[START INFORMATION PROVIDED]
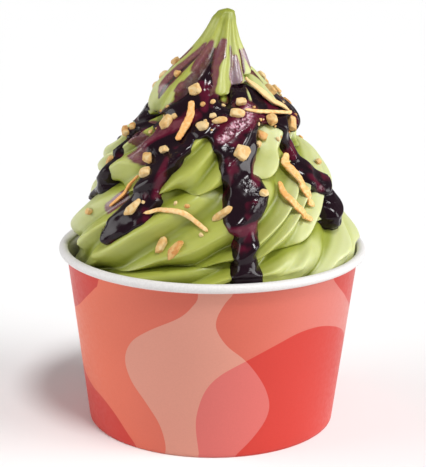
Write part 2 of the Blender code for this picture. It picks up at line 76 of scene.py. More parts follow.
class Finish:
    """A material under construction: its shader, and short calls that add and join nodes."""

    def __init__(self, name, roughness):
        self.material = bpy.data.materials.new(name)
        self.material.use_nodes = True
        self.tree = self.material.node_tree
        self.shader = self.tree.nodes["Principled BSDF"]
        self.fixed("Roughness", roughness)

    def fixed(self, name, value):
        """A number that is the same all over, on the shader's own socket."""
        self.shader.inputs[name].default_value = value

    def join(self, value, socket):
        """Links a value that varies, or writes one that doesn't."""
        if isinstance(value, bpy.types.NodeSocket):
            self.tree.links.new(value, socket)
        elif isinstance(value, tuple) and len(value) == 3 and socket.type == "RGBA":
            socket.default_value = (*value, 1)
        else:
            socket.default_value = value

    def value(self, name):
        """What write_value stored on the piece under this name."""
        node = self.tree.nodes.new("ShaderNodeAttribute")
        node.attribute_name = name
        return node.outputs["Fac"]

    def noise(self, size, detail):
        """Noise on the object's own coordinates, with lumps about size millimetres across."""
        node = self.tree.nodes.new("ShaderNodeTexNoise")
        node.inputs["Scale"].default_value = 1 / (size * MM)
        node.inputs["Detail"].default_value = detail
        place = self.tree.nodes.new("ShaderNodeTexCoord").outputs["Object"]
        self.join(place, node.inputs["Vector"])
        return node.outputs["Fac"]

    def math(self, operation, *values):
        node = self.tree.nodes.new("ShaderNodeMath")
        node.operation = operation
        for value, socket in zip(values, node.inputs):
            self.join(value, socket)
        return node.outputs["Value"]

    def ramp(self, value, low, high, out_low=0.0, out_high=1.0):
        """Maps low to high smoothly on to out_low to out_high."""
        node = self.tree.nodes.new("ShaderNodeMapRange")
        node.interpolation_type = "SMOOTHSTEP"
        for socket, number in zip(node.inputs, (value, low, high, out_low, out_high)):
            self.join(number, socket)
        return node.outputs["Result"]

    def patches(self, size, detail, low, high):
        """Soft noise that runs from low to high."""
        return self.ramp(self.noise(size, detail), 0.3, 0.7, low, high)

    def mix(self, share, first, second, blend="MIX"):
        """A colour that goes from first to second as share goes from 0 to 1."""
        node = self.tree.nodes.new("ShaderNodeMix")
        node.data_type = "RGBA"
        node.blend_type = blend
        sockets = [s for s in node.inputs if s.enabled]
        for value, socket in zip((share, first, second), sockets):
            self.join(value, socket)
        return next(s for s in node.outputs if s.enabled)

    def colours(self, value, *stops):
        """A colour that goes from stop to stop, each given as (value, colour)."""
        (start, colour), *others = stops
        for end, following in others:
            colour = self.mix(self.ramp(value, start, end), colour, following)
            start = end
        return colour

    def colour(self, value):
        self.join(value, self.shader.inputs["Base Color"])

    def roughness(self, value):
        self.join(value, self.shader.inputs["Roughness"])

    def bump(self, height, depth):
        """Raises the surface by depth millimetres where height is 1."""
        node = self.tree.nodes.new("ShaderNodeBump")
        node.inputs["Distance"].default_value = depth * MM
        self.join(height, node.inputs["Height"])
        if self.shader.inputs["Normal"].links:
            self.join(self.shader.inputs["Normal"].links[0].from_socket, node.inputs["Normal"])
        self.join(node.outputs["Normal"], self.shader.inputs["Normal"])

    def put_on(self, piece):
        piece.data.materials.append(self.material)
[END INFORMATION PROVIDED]
[TASK INSTRUCTIONS]: Repeat the material word for word, in full.

[TASK ANSWER]:
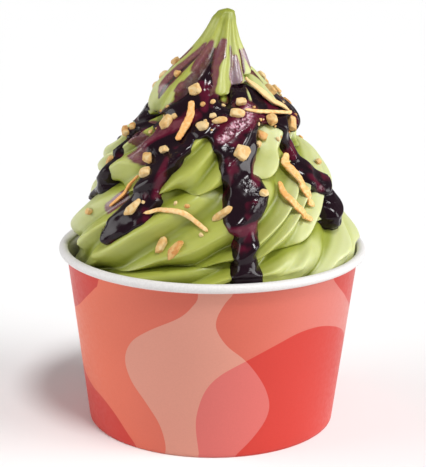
Write part 2 of the Blender code for this picture. It picks up at line 76 of scene.py. More parts follow.
class Finish:
    """A material under construction: its shader, and short calls that add and join nodes."""

    def __init__(self, name, roughness):
        self.material = bpy.data.materials.new(name)
        self.material.use_nodes = True
        self.tree = self.material.node_tree
        self.shader = self.tree.nodes["Principled BSDF"]
        self.fixed("Roughness", roughness)

    def fixed(self, name, value):
        """A number that is the same all over, on the shader's own socket."""
        self.shader.inputs[name].default_value = value

    def join(self, value, socket):
        """Links a value that varies, or writes one that doesn't."""
        if isinstance(value, bpy.types.NodeSocket):
            self.tree.links.new(value, socket)
        elif isinstance(value, tuple) and len(value) == 3 and socket.type == "RGBA":
            socket.default_value = (*value, 1)
        else:
            socket.default_value = value

    def value(self, name):
        """What write_value stored on the piece under this name."""
        node = self.tree.nodes.new("ShaderNodeAttribute")
        node.attribute_name = name
        return node.outputs["Fac"]

    def noise(self, size, detail):
        """Noise on the object's own coordinates, with lumps about size millimetres across."""
        node = self.tree.nodes.new("ShaderNodeTexNoise")
        node.inputs["Scale"].default_value = 1 / (size * MM)
        node.inputs["Detail"].default_value = detail
        place = self.tree.nodes.new("ShaderNodeTexCoord").outputs["Object"]
        self.join(place, node.inputs["Vector"])
        return node.outputs["Fac"]

    def math(self, operation, *values):
        node = self.tree.nodes.new("ShaderNodeMath")
        node.operation = operation
        for value, socket in zip(values, node.inputs):
            self.join(value, socket)
        return node.outputs["Value"]

    def ramp(self, value, low, high, out_low=0.0, out_high=1.0):
        """Maps low to high smoothly on to out_low to out_high."""
        node = self.tree.nodes.new("ShaderNodeMapRange")
        node.interpolation_type = "SMOOTHSTEP"
        for socket, number in zip(node.inputs, (value, low, high, out_low, out_high)):
            self.join(number, socket)
        return node.outputs["Result"]

    def patches(self, size, detail, low, high):
        """Soft noise that runs from low to high."""
        return self.ramp(self.noise(size, detail), 0.3, 0.7, low, high)

    def mix(self, share, first, second, blend="MIX"):
        """A colour that goes from first to second as share goes from 0 to 1."""
        node = self.tree.nodes.new("ShaderNodeMix")
        node.data_type = "RGBA"
        node.blend_type = blend
        sockets = [s for s in node.inputs if s.enabled]
        for value, socket in zip((share, first, second), sockets):
            self.join(value, socket)
        return next(s for s in node.outputs if s.enabled)

    def colours(self, value, *stops):
        """A colour that goes from stop to stop, each given as (value, colour)."""
        (start, colour), *others = stops
        for end, following in others:
            colour = self.mix(self.ramp(value, start, end), colour, following)
            start = end
        return colour

    def colour(self, value):
        self.join(value, self.shader.inputs["Base Color"])

    def roughness(self, value):
        self.join(value, self.shader.inputs["Roughness"])

    def bump(self, height, depth):
        """Raises the surface by depth millimetres where height is 1."""
        node = self.tree.nodes.new("ShaderNodeBump")
        node.inputs["Distance"].default_value = depth * MM
        self.join(height, node.inputs["Height"])
        if self.shader.inputs["Normal"].links:
            self.join(self.shader.inputs["Normal"].links[0].from_socket, node.inputs["Normal"])
        self.join(node.outputs["Normal"], self.shader.inputs["Normal"])

    def put_on(self, piece):
        piece.data.materials.append(self.material)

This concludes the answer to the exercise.